Shang-Chi and the Legend of the Ten Rings unveils a series of tragedies through flashbacks. The actual scope of the story doesn't come into focus until the beginning of a superb third act. Shang-Chi, his father, and sister are a family in turmoil. He chose to escape rather than face the burden of his father's ambitions. Leaving a sister behind, who was only seen and never heard, to find her own way out. These stark choices come back to haunt with a vengeance. Simu Liu, Tony Leung, and Meng'er Zhang are riveting in their performances. Audiences are going to be pleasantly surprised by the film's emotional realism.

Shang-Chi and the Legend of the Ten Rings is not a tired rehash of Wuxia wire fighting Chinese films like Crouching Tiger, Hidden Dragon or House of Flying Daggers. Destin Daniel Cretton (Short Term 12, Just Mercy) brings a fresh new perspective to the mind-blowing action scenes. The fighting is not overly exaggerated. The difference is in the way the combat's shot. A thrilling scene on scaffolding outside of a skyscraper will kick your ass and break a foot doing it. As Shang-Chi battles the Ten Rings army, the camera zips along in a zigzag, fluid pattern to capture the insane action at multiple extreme angles. It's a high point for sure, but indicative of the next-level filmmaking acumen on display here.

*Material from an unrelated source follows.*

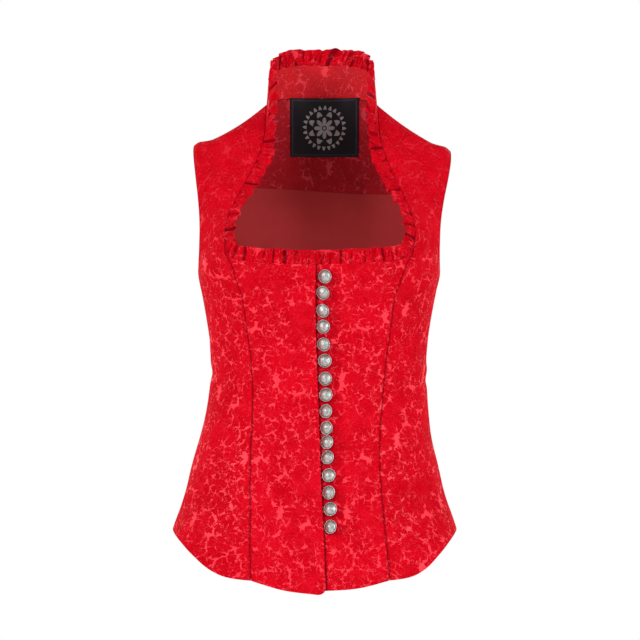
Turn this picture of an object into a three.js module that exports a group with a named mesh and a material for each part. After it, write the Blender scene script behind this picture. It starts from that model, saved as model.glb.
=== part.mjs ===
// The bodice of a dirndl, filled out as when it is worn: four brocade panels on each side, a standing collar,
// a gathered ruffle round the neck, and a row of domed buttons closed with cord loops.
// Millimetres, +Z up. The front faces -Y and the wearer's right side is at -X.
// The origin lies midway between the shoulders, at the height where they carry the straps.
import * as THREE from "three";

// ---------------------------------------------------------------- cloth
const WALL = 2; // brocade, interlining and lining, sewn as one
const SKIN_WALL = 1; // facing, lining and label
const SEAM_GAP = 0.3;
const LAYER_GAP = 0.4;

// ---------------------------------------------------------------- grid of the panels
const LOWER_ROWS = 14; // rows of cloth between the hem and the chest
const EDGE_PULL = 5; // how late a row bends towards the shape of its panel's top edge
const SIDE_COLUMNS = 6;
const NECK_COLUMNS = 4; // of the centre back, under the collar
const NECK_SHARE = 0.4; // of the centre back's top, sewn to the collar
const STRAP_STEPS = 2; // rows of cloth for each row of FRONT_YOKE
const YOKE_STEPS = 2; // rows of cloth for each row of BACK_YOKE

// Level sections of the figure: half its width, and its depth in front of and behind the side seams.
const SECTIONS = table("z halfWidth front back", [
  [-560, 192, 114, 133],
  [-520, 184, 113, 131],
  [-482, 172.6, 112, 127],
  [-443, 158.6, 107.5, 118],
  [-404, 149.5, 101.5, 107],
  [-365, 139.7, 96, 94],
  [-326, 133.6, 92.5, 84],
  [-287, 131, 92, 80],
  [-258, 132.5, 94.5, 82],
  [-228, 137, 101, 88],
  [-200, 142, 108, 95],
  [-174, 147, 114, 100],
  [-142, 146.5, 114.5, 103],
  [-108, 146, 111, 104],
]);
const FRONT_POWER = 2.6; // 2 would be an ellipse: more is flatter across, with fuller sides
const BACK_POWER = 2.7;
const BUST = { x: 74, z: -188, spreadX: 34, spreadZ: 36, rise: 9 };

// How far the middle of the figure stands to the side, for its easy stance.
const LEAN = table("z x", [
  [-560, -5.7],
  [-470, -5.5],
  [-384, -4.6],
  [-340, -2.3],
  [-290, -0.6],
  [-170, -0.2],
  [-111, 1.4],
  [-72, 2.6],
  [-33, 3.8],
  [45, 3.4],
  [115, 3],
]);

// The right shoulder is carried a little higher than the left, most of all at its end.
const SHOULDER_ROLL = { rise: 3.4, x: 157, bottom: -140, top: -30 };

// Distance of the two curved seams from the middle.
const FRONT_SEAM = table("z x", [
  [-560, 82],
  [-505, 81],
  [-451, 78],
  [-383, 76.5],
  [-331, 77],
  [-280, 80],
  [-242, 85],
  [-203, 90],
  [-186, 96],
  [-165, 103],
  [-152, 110],
  [-131, 113.2],
]);
// Towards the hem both front seams swing a little to the left.
const SEAM_SWAY = table("z x", [
  [-560, 8],
  [-520, 6.3],
  [-490, 4.5],
  [-455, 2.8],
  [-425, 1.2],
  [-385, 0],
]);
const BACK_SEAM = table("z x", [
  [-560, 74],
  [-450, 66],
  [-360, 58],
  [-287, 56],
  [-240, 61],
  [-200, 73],
  [-165, 95],
  [-135, 117],
  [-108, 137.2],
]);

// Round the body a panel is one station: 0 is the centre front, 1 the front seam, 2 the side seam,
// 3 the back seam and 4 the centre back.
const HEM = table("station z", [
  [0, -549],
  [0.55, -546],
  [1, -537],
  [1.15, -533],
  [1.26, -525],
  [1.42, -509],
  [1.6, -495],
  [1.8, -486],
  [2, -483],
  [2.4, -488],
  [3, -496],
  [4, -505],
]);
const TOP = table("station z", [
  [0, -164.5],
  [0.2, -163.6],
  [0.72, -160.8],
  [0.885, -157.4],
  [0.965, -152.8],
  [0.99, -142],
  [1, -131],
  [1.5, -154],
  [2, -176],
  [2.07, -173],
  [2.2, -165],
  [2.4, -150],
  [2.53, -137],
  [2.73, -120],
  [3, -108],
  [4, -108],
]);

// The front strap: its neck edge, its middle and its armhole edge, from the chest up to the shoulder seam.
const FRONT_YOKE = table("neckX neckY neckZ middleX middleY middleZ armX armY armZ", [
  [112.5, -86, -119, 135.5, -60.5, -142, 146.3, -23, -165],
  [107.5, -81.5, -99, 129.5, -69, -119, 145, -44, -143],
  [99, -74, -81, 125, -65, -96, 145.5, -46, -113],
  [89, -62.5, -61, 121, -55, -70, 149, -38, -83],
  [78.5, -45.5, -37, 117.5, -40.5, -43, 154, -24, -54],
  [71, -28.5, -14, 114.5, -24, -21.5, 157, -10, -34],
  [68.5, -12, 12, 112.5, -9, -3.8, 157.5, -1, -25],
  [67.5, 5, 34, 112, 5, 1.2, 157, 6, -21],
]);

// The back yoke, from the shoulder blades up to just under the collar and the shoulder seam.
const BACK_YOKE = table("centreY centreZ neckX neckY neckZ middleX middleY middleZ armX armY armZ", [
  [102, -67, 78, 91.5, -68, 113.5, 73.5, -72, 140, 47, -83],
  [94, -22, 73, 77, -26, 112, 59, -38, 146, 36, -57],
  [84, 17, 69, 47, 13, 112, 34, -10, 153, 20, -35],
]);

// The collar: its seam to the back panels, from the nape to the shoulder, and its upper edge, from the centre
// back down its sloping front edge to the neckline.
const NECK_SEAM = table("share x y z", [
  [0, 0, 71, 47],
  [0.3, 27, 67, 46.5],
  [0.6, 48, 53, 44],
  [0.82, 60.5, 32, 40],
  [1, 67.5, 5, 34],
]);
const COLLAR_EDGE = table("x y z", [
  [0, 81, 89],
  [28, 77, 88.5],
  [48.5, 62, 84.5],
  [59.5, 40, 78.5],
  [64.5, 15, 72],
  [64.5, -2, 52],
  [64.5, -13, 29],
  [66.5, -21, 8],
  [69, -27, -7],
]);
const COLLAR_ROWS = 4;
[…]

Supporting characters balance the action and drama with well-placed humor. Awkwafina and a returning Ben Kingsley are hilarious. They add a light touch without being foolish. Fans who were disappointed with Iron Man 3 are going to love the return of Trevor. Other MCU characters make appearances. The film takes place several months after the Blip, so the aftermath of Avengers: Engame is still being felt. Stick around during and after the credits. Shang-Chi and the Legend of the Ten Rings is a production of Marvel Studios. It will be released theatrically on September 3rd by Walt Disney Studios Motion Pictures.